Moreover, the high prevalence of renewable energy sources, such as solar and wind, provides Africa with an ideal opportunity to develop a clean and green e-mobility ecosystem. By harnessing these resources, African countries can produce electricity for EVs while significantly reducing carbon emissions and dependency on fossil fuels.
Africa Development Bank’s Support for E-Mobility
The Africa Development Bank (AfDB) has been actively supporting initiatives aimed at promoting electric transportation across Africa. The AfDB has been investing in infrastructure development, research, and capacity-building programs to create an enabling environment for e-mobility adoption. Their efforts include funding electric charging station networks, supporting EV manufacturing ventures, and implementing policy reforms to incentivise e-mobility.
According to the Exchange, AfDB has established, among others, the Sustainable Energy Fund for Africa grant, which provides technical assistance and investment capital to accelerate and expand private sector investments in sustainable transport solutions in several countries such as Kenya, Morocco, Nigeria, Senegal, South Africa, Rwanda and Sierra Leone.
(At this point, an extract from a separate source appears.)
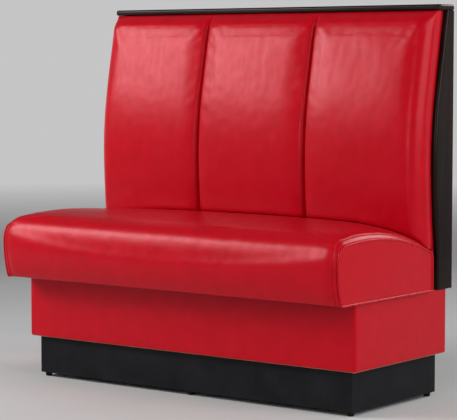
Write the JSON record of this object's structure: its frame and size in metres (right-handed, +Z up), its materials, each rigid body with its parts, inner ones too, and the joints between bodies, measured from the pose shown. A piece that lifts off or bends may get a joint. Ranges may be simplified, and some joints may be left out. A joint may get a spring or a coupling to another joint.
{
  "type": "booth seat",
  "caption": "Upholstered restaurant booth seat with a channelled back, dark end panels and top cap, boxed base, recessed toe kick, pull-out seat and levelling feet.",
  "frame": {"origin": "on the floor under the middle of the overall box", "axes": "+X towards the viewer's right seen from the front, the seat faces -Y, +Z up"},
  "size_m": [1.158, 0.562, 1.067],
  "materials": {
    "red_vinyl": "satin upholstery vinyl with a fine grain",
    "red_piping": "the same vinyl over cord",
    "stained_wood": "dark espresso stain under satin lacquer",
    "back_laminate": "dark laminate on plywood",
    "toe_kick_laminate": "black laminate on plywood",
    "nylon": "black nylon",
    "zinc_steel": "zinc plated",
    "black_screw": "black oxide",
    "spring_steel": "plain spring wire",
    "foam": "polyurethane foam",
    "felt": "needled felt",
    "dust_cloth": "thin non-woven cloth",
    "plywood": "birch plywood",
    "frame_wood": "plain sawn timber and plywood"
  },
  "bodies": {
    "frame": {"back_backer_board": "plywood", "back_cover": "red_vinyl", "back_foam_centre": "foam", "back_foam_left": "foam", "back_foam_right": "foam", "back_mid_rail": "frame_wood", "back_rib_inner_left": "plywood", "back_rib_inner_right": "plywood", "back_rib_left": "plywood", "back_rib_right": "plywood", "back_to_base_bolts": "zinc_steel", "back_top_rail": "frame_wood", "base_centre_divider": "frame_wood", "base_corner_blocks": "frame_wood", "base_cover": "red_vinyl", "base_deck": "plywood", "base_front_rail": "frame_wood", "base_left_rail": "frame_wood", "base_rear_rail": "frame_wood", "base_right_rail": "frame_wood", "end_panel_left": "stained_wood", "end_panel_right": "stained_wood", "frame_wood_screws": "zinc_steel", "outside_back_panel": "back_laminate", "outside_panel_screws": "black_screw", "plinth_corner_blocks": "frame_wood", "plinth_cross_brace": "frame_wood", "plinth_front_board": "toe_kick_laminate", "plinth_left_board": "toe_kick_laminate", "plinth_rear_board": "toe_kick_laminate", "plinth_right_board": "toe_kick_laminate", "seat_stop_rail": "frame_wood", "threaded_inserts": "zinc_steel", "top_cap": "stained_wood"},
    "seat": {"seat_boxing_left": "red_vinyl", "seat_boxing_right": "red_vinyl", "seat_cover": "red_vinyl", "seat_dust_cover": "dust_cloth", "seat_foam": "foam", "seat_front_rail": "frame_wood", "seat_left_rail": "frame_wood", "seat_rear_rail": "frame_wood", "seat_right_rail": "frame_wood", "seat_spring_clips": "zinc_steel", "seat_spring_pad": "felt", "seat_springs": "spring_steel", "seat_welt_left": "red_piping", "seat_welt_right": "red_piping"},
    "foot_front_left": {"foot_front_left_pad": "nylon", "foot_front_left_stud": "zinc_steel"},
    "foot_front_middle": {"foot_front_middle_pad": "nylon", "foot_front_middle_stud": "zinc_steel"},
    "foot_front_right": {"foot_front_right_pad": "nylon", "foot_front_right_stud": "zinc_steel"},
    "foot_rear_left": {"foot_rear_left_pad": "nylon", "foot_rear_left_stud": "zinc_steel"},
    "foot_rear_middle": {"foot_rear_middle_pad": "nylon", "foot_rear_middle_stud": "zinc_steel"},
    "foot_rear_right": {"foot_rear_right_pad": "nylon", "foot_rear_right_stud": "zinc_steel"}
  },
  "joints": [
    {"name": "seat_slide", "type": "slide", "parent": "frame", "child": "seat", "axis": [0, -1, 0], "range_m": [0, 0.4]},
    {"name": "foot_front_left_thread", "type": "slide", "parent": "frame", "child": "foot_front_left", "axis": [0, 0, -1], "range_m": [0, 0.012]},
    {"name": "foot_front_middle_thread", "type": "slide", "parent": "frame", "child": "foot_front_middle", "axis": [0, 0, -1], "range_m": [0, 0.012]},
    {"name": "foot_front_right_thread", "type": "slide", "parent": "frame", "child": "foot_front_right", "axis": [0, 0, -1], "range_m": [0, 0.012]},
    {"name": "foot_rear_left_thread", "type": "slide", "parent": "frame", "child": "foot_rear_left", "axis": [0, 0, -1], "range_m": [0, 0.012]},
    {"name": "foot_rear_middle_thread", "type": "slide", "parent": "frame", "child": "foot_rear_middle", "axis": [0, 0, -1], "range_m": [0, 0.012]},
    {"name": "foot_rear_right_thread", "type": "slide", "parent": "frame", "child": "foot_rear_right", "axis": [0, 0, -1], "range_m": [0, 0.012]}
  ]
}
The grant further promotes the adoption of EVs, the design of EV business models and guidelines for the public and private sectors, the development of a bankable pipeline of e-mobility projects, knowledge sharing and regional coordination.
E-mobility Policies, Regulations and Targets
Several countries are proactively setting policy and aspirational targets for the electrification of their transport systems as part of the NDCs to the UNFCCC. According to the Centre for Science and Environment, Cape Verde has set 100 percent electrification targets for new sales of passenger cars by 2035 and urban buses by 2040. Interim electrification milestones are being set for various fleet segments, including passenger cars, urban buses, government vehicles, and countrywide charging infrastructure.
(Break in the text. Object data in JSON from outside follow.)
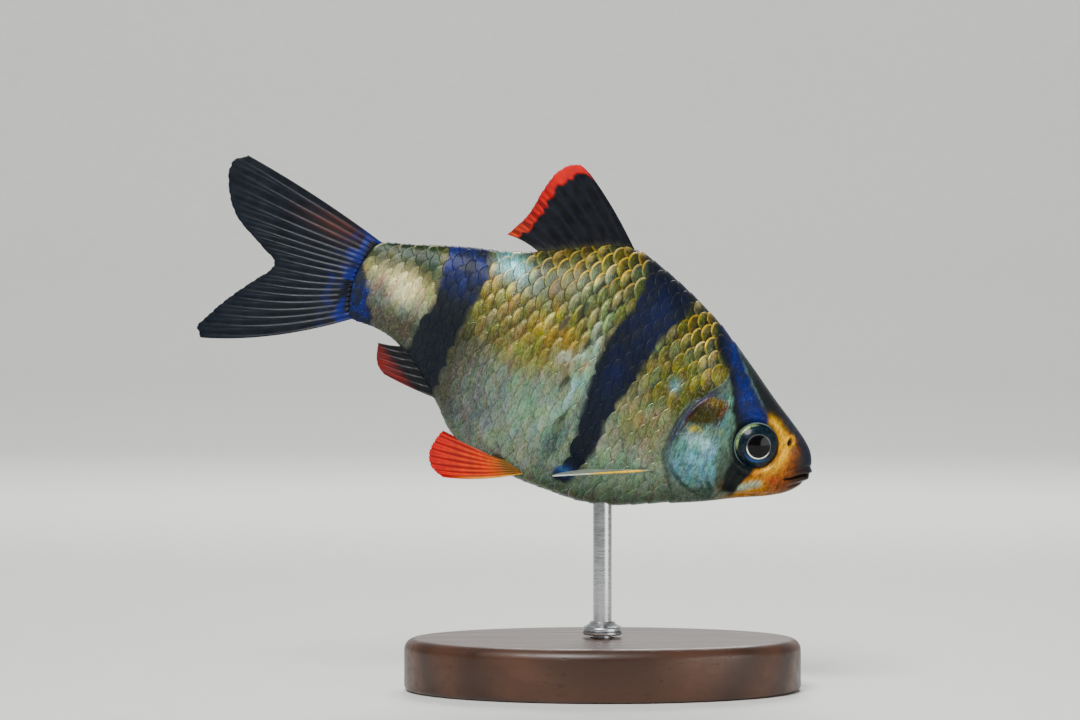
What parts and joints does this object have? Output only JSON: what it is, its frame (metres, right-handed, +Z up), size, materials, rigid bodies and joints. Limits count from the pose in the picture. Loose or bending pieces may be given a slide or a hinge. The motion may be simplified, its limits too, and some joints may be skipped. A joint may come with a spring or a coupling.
{
  "type": "tiger barb model",
  "caption": "Life-size still model of a tiger barb swimming nose down, with dark bands and red fins, on an oval stand with a steel rod.",
  "frame": {"origin": "bottom centre of the box round the fish and its stand, so the underside of the base lies on z = 0", "axes": "+X towards the snout, +Y towards the fish's left, +Z up; the fish's own axis is pitched 22 degrees nose down in the XZ plane"},
  "size_m": [0.0592, 0.025, 0.0515],
  "materials": {
    "silver_skin": "satin scaled skin",
    "snout_skin": "smooth moist skin",
    "gill_cover": "silvery",
    "black_fin": "thin rayed membrane",
    "dusky_fin": "thin rayed membrane",
    "red_fin": "thin rayed membrane",
    "clear_fin": "thin clear membrane",
    "eye": "wet gloss",
    "stand_wood": "satin dark wood",
    "stand_steel": "satin"
  },
  "bodies": {
    "root": {"head": "snout_skin", "trunk": "silver_skin", "tail_stalk": "silver_skin", "gill_cover_right": "gill_cover", "gill_cover_left": "gill_cover", "eye_right": "eye", "eye_left": "eye", "dorsal_fin": "black_fin", "caudal_fin": "dusky_fin", "anal_fin": "dusky_fin", "pectoral_fin_right": "clear_fin", "pectoral_fin_left": "clear_fin", "pelvic_fin_right": "red_fin", "pelvic_fin_left": "red_fin", "stand_base": "stand_wood", "stand_rod": "stand_steel"}
  },
  "joints": []
}
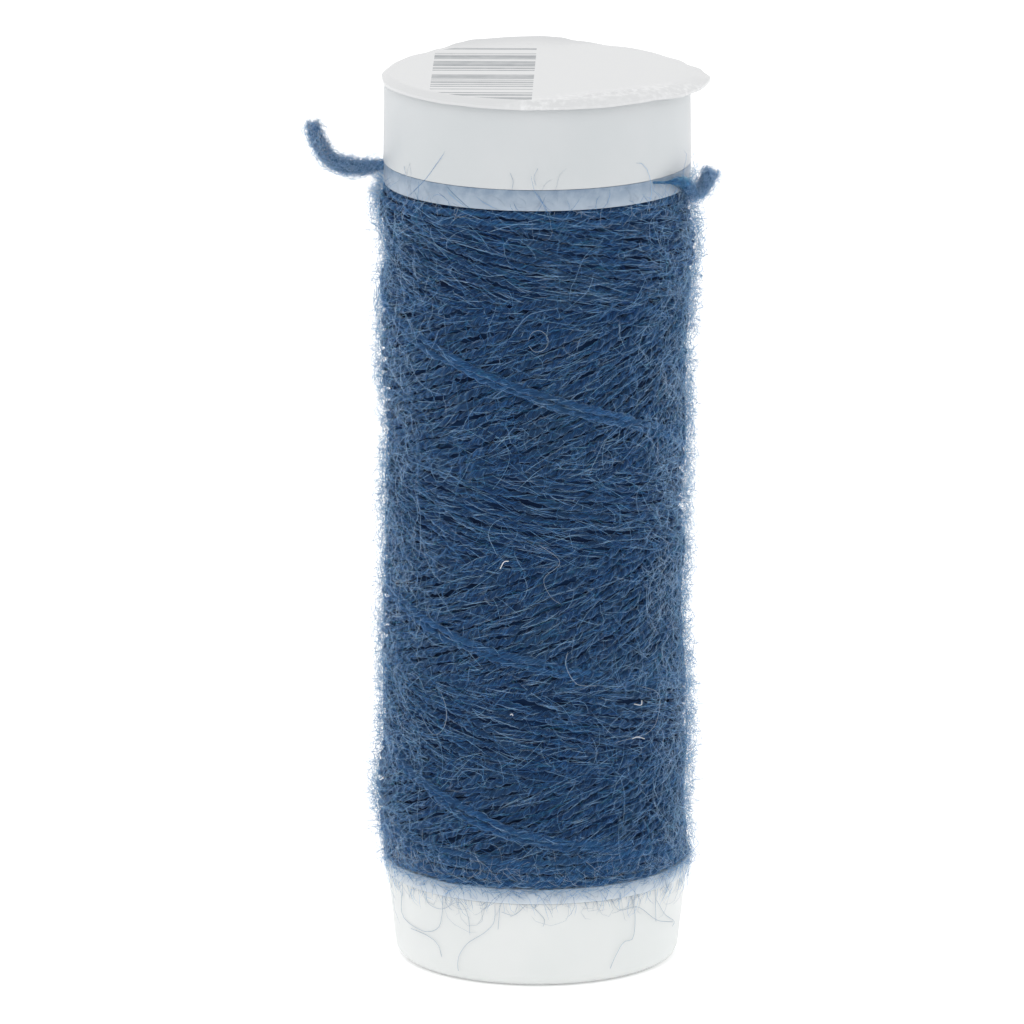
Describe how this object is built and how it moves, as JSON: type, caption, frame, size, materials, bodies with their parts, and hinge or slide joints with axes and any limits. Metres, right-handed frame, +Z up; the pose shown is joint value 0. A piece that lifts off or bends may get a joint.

Morocco has set a target of producing 1 million EVs by 2025, while Kenya to have 5 percent of all newly registered vehicles to be electric by 2025. In order to actualise these targets the East African country recently established an e-mobility taskforce led by ALN Kenya’s Managing Partner Daniel Ngumy. The key objective of the taskforce will be the development of a national e-mobility policy to promote growth and development of e-mobility in Kenya .
Tanzania is developing a national electric vehicle policy to support the EV market development, and Rwanda is integrating e-mobility into its greenhouse reduction targets in line with its NDCs, with plans to mobilise USD 900 million for electric vehicles and charging infrastructure.
“Decarbonising the transport system for many African countries requires progressive policies and regulations that could influence other aspects of e-mobility such as manufacturing of EVs, development of localised battery production facilities, the exponential growth of the automotive industry in countries such as Morocco and overall economic growth across the continent.” – Julien Kavaruganda, Senior Partner, K-Solutions & Partners, ALN firm in Rwanda)
E-Mobility’s Role in Decarbonisation and Climate Change Mitigation
E-mobility plays a pivotal role in Africa’s quest for sustainable development and mitigating the impact of climate change. One of the ways is by reducing emissions, where electric vehicles produce zero tailpipe emissions, significantly reducing air pollution in congested African cities. Cleaner air translates to improved public health and a higher quality of life for citizens. Electric vehicles also offer energy efficiency, making them an attractive option for African countries striving to optimise energy use. These vehicles can be seamlessly integrated with Africa’s renewable energy infrastructure, allowing for a sustainable and carbon-neutral transportation sector, therefore promoting renewable energy integration across the continent.
“E-mobility offers a potent solution by reducing greenhouse gas emissions from the transportation sector. Electric vehicles produce zero emissions, making them an environmentally friendly alternative to internal combustion engine vehicles. Furthermore, when powered by renewable energy sources like solar, EVs become an integral part of the decarbonisation strategy for the continent as well as leverage on AfCFTA preferences to establish regional value chains to reduce investment barriers and cross–border trade expenses” – Daniel Ngumy, Managing Partner, Anjarwalla & Khanna (ALN firm in Kenya)
Conclusion and Way Forward
E-mobility represents a promising avenue for Africa to simultaneously address climate change, reduce pollution, and foster economic development. With the Africa Development Bank’s support and the continent’s unique advantages, the future of e-mobility in Africa shines brightly. As more countries embrace electric vehicles and sustainable transportation solutions, Africa is on its way to achieving a green transportation revolution. By decarbonising its transport systems, the continent continues to position itself as a leader in promoting the green transition.